* _INSTRUCTIONS TO FOLLOW_:
Would you print the material exactly, starting at its first line and ending at the line holding "a comfort-fit bore."?

* _DATA EXCERPT_:
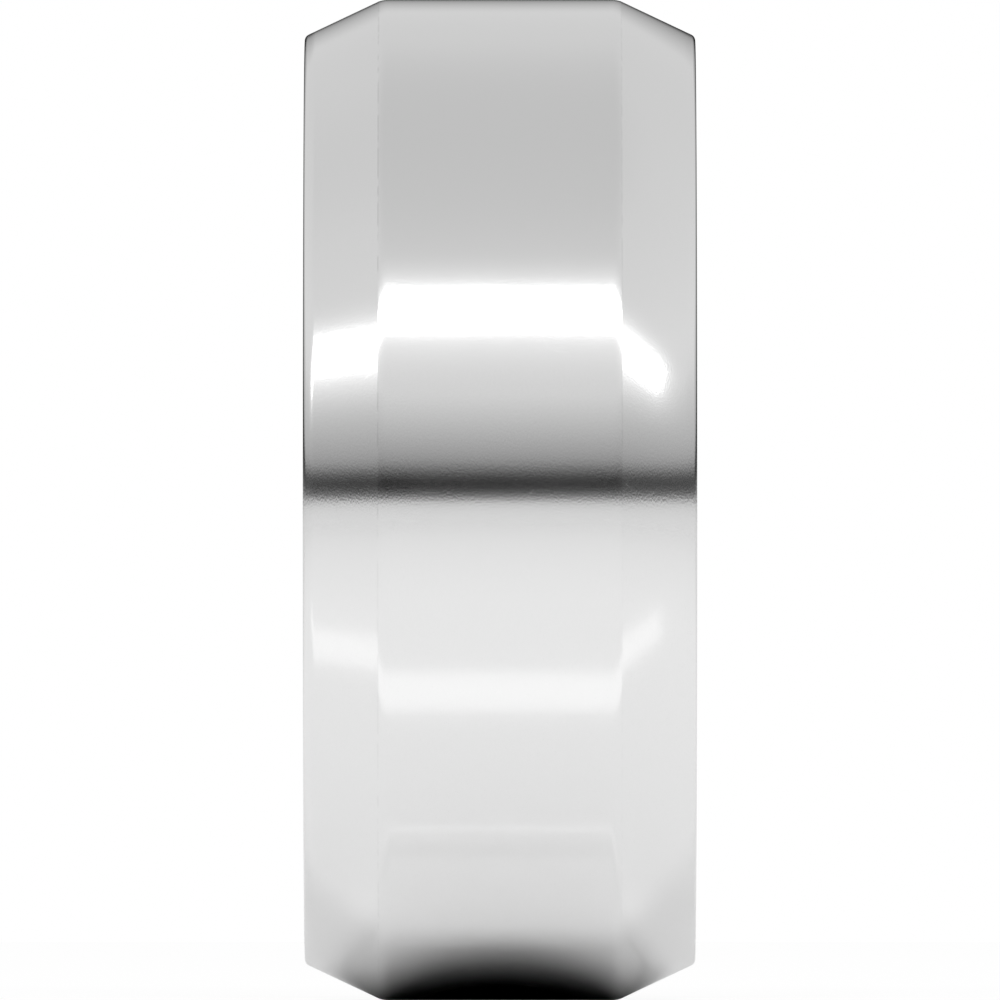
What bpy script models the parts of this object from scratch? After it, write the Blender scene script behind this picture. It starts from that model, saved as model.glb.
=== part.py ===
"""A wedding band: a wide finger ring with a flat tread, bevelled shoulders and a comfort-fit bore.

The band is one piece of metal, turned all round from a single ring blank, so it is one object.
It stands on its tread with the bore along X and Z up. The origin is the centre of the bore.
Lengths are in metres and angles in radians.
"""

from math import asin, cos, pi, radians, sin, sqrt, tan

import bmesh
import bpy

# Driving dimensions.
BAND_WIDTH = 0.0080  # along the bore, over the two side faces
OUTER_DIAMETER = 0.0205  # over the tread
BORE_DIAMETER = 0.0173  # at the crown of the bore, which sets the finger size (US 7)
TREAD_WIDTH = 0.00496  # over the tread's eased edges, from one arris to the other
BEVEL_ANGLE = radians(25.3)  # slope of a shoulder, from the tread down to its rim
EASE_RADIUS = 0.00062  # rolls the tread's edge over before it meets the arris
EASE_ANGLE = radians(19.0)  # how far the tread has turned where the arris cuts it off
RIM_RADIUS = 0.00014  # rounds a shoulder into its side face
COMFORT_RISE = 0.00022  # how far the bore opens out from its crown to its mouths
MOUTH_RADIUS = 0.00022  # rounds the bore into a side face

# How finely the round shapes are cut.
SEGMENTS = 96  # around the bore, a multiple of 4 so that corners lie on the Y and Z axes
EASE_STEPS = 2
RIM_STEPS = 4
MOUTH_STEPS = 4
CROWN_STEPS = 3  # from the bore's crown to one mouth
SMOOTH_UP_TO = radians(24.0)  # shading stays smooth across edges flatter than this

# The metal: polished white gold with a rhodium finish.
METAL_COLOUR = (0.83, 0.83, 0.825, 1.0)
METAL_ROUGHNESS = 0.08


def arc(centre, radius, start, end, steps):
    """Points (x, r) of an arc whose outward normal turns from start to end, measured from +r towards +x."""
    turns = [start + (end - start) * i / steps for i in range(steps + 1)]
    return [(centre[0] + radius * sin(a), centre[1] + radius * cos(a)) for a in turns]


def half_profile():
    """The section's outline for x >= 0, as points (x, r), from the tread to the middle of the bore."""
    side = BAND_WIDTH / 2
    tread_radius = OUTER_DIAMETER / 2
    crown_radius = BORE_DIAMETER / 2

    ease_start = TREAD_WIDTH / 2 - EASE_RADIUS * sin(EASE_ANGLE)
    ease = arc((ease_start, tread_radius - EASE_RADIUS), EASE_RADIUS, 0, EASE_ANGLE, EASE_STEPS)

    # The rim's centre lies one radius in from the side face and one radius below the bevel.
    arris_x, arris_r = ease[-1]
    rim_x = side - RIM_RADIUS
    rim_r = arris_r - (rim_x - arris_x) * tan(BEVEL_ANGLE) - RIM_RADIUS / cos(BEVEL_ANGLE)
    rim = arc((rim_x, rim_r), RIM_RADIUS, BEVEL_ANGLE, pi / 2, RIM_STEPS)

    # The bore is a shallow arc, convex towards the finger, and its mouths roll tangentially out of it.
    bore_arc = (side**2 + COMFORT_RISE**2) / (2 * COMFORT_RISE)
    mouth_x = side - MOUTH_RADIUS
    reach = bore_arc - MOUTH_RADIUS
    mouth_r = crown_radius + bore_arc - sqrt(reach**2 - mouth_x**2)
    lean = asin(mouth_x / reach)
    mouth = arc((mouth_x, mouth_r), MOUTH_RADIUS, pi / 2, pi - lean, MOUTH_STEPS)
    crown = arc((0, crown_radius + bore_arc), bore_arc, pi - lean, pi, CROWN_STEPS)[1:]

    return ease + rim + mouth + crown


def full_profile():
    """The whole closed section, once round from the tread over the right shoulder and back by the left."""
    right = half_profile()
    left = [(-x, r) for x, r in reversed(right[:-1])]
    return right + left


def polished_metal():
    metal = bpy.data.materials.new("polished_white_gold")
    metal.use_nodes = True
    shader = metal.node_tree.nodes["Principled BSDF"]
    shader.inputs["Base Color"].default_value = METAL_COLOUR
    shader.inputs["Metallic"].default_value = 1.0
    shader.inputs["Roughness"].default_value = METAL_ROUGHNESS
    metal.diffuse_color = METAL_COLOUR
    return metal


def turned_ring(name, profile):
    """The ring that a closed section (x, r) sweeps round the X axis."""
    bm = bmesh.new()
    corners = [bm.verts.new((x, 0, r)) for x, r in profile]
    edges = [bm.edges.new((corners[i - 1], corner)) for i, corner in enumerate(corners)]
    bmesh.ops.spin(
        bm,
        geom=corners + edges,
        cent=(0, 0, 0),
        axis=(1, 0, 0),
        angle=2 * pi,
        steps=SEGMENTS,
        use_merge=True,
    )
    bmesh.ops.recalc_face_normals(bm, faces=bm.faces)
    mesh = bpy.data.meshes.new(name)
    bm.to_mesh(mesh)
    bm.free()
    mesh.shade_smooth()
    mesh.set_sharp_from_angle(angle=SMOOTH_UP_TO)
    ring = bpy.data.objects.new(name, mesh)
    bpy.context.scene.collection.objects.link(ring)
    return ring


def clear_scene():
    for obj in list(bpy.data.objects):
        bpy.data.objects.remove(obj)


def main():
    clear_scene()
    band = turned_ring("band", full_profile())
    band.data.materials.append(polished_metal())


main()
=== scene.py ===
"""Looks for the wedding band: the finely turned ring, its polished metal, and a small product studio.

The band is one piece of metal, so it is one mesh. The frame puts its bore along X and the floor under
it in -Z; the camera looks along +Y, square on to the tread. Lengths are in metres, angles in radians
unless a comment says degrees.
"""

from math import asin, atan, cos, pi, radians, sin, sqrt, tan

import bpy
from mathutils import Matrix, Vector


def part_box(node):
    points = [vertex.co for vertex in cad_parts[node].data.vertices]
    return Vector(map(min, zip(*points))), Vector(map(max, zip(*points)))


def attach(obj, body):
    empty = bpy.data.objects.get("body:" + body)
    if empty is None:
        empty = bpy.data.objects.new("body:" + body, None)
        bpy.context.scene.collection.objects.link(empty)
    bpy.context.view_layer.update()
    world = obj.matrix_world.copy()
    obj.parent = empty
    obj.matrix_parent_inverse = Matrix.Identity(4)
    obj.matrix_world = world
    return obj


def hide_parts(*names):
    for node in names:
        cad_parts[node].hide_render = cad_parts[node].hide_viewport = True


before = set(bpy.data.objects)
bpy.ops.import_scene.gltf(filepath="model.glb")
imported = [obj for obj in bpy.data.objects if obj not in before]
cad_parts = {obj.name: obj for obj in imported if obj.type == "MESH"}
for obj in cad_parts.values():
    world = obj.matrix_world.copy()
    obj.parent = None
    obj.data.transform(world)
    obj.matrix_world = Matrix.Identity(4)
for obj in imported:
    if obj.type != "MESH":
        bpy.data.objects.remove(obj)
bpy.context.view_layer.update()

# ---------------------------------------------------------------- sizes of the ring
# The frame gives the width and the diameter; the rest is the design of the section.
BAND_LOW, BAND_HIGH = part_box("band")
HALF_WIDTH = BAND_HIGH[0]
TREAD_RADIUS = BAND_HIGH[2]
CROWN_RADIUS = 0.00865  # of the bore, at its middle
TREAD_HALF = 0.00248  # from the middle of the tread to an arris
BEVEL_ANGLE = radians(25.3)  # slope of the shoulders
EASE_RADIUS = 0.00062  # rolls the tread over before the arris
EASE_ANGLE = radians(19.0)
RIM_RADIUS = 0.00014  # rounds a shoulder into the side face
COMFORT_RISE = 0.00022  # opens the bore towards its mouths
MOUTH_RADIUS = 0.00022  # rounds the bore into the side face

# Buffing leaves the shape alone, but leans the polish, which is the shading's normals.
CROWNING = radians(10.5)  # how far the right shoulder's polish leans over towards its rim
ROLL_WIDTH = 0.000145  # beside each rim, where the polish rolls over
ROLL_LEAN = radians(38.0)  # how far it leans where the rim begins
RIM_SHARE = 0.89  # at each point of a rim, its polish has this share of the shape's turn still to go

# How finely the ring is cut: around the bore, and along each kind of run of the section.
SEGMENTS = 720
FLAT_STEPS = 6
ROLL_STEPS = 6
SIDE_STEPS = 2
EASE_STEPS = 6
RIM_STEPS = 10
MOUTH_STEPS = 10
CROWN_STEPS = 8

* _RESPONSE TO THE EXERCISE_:
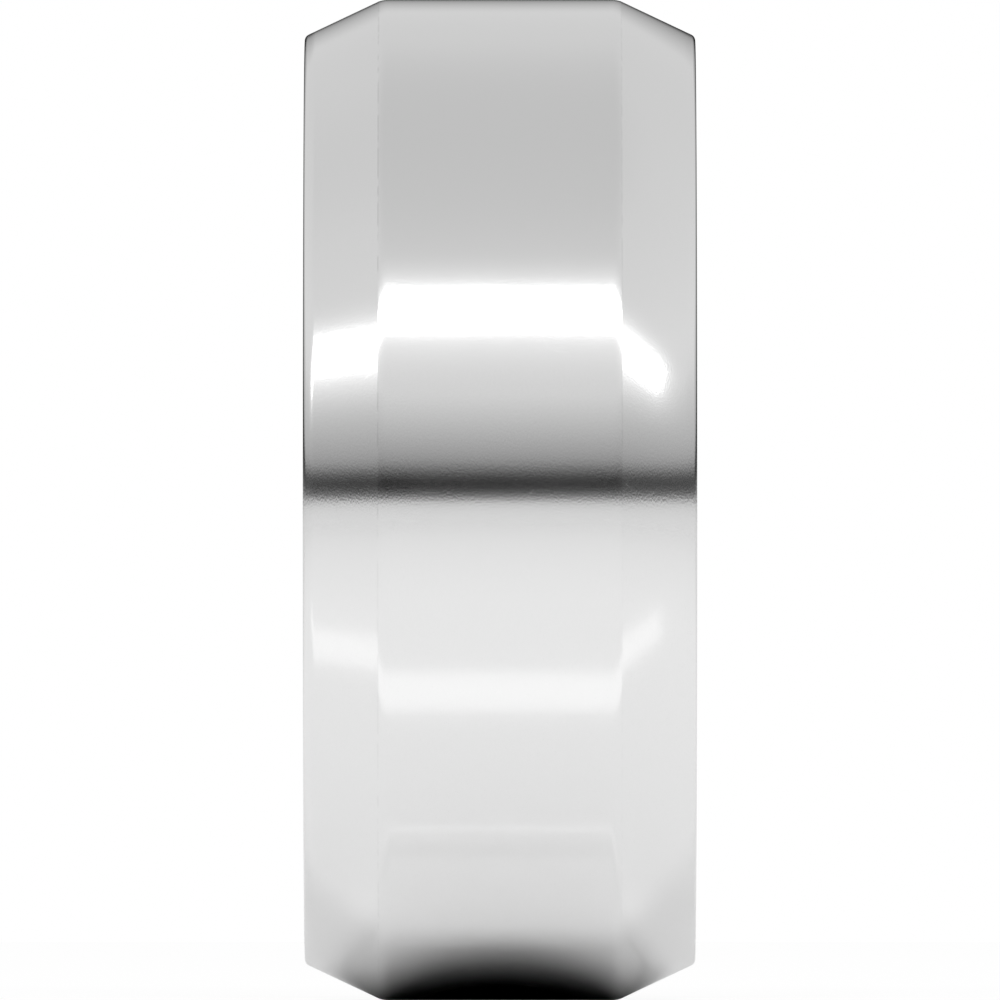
What bpy script models the parts of this object from scratch? After it, write the Blender scene script behind this picture. It starts from that model, saved as model.glb.
=== part.py ===
"""A wedding band: a wide finger ring with a flat tread, bevelled shoulders and a comfort-fit bore.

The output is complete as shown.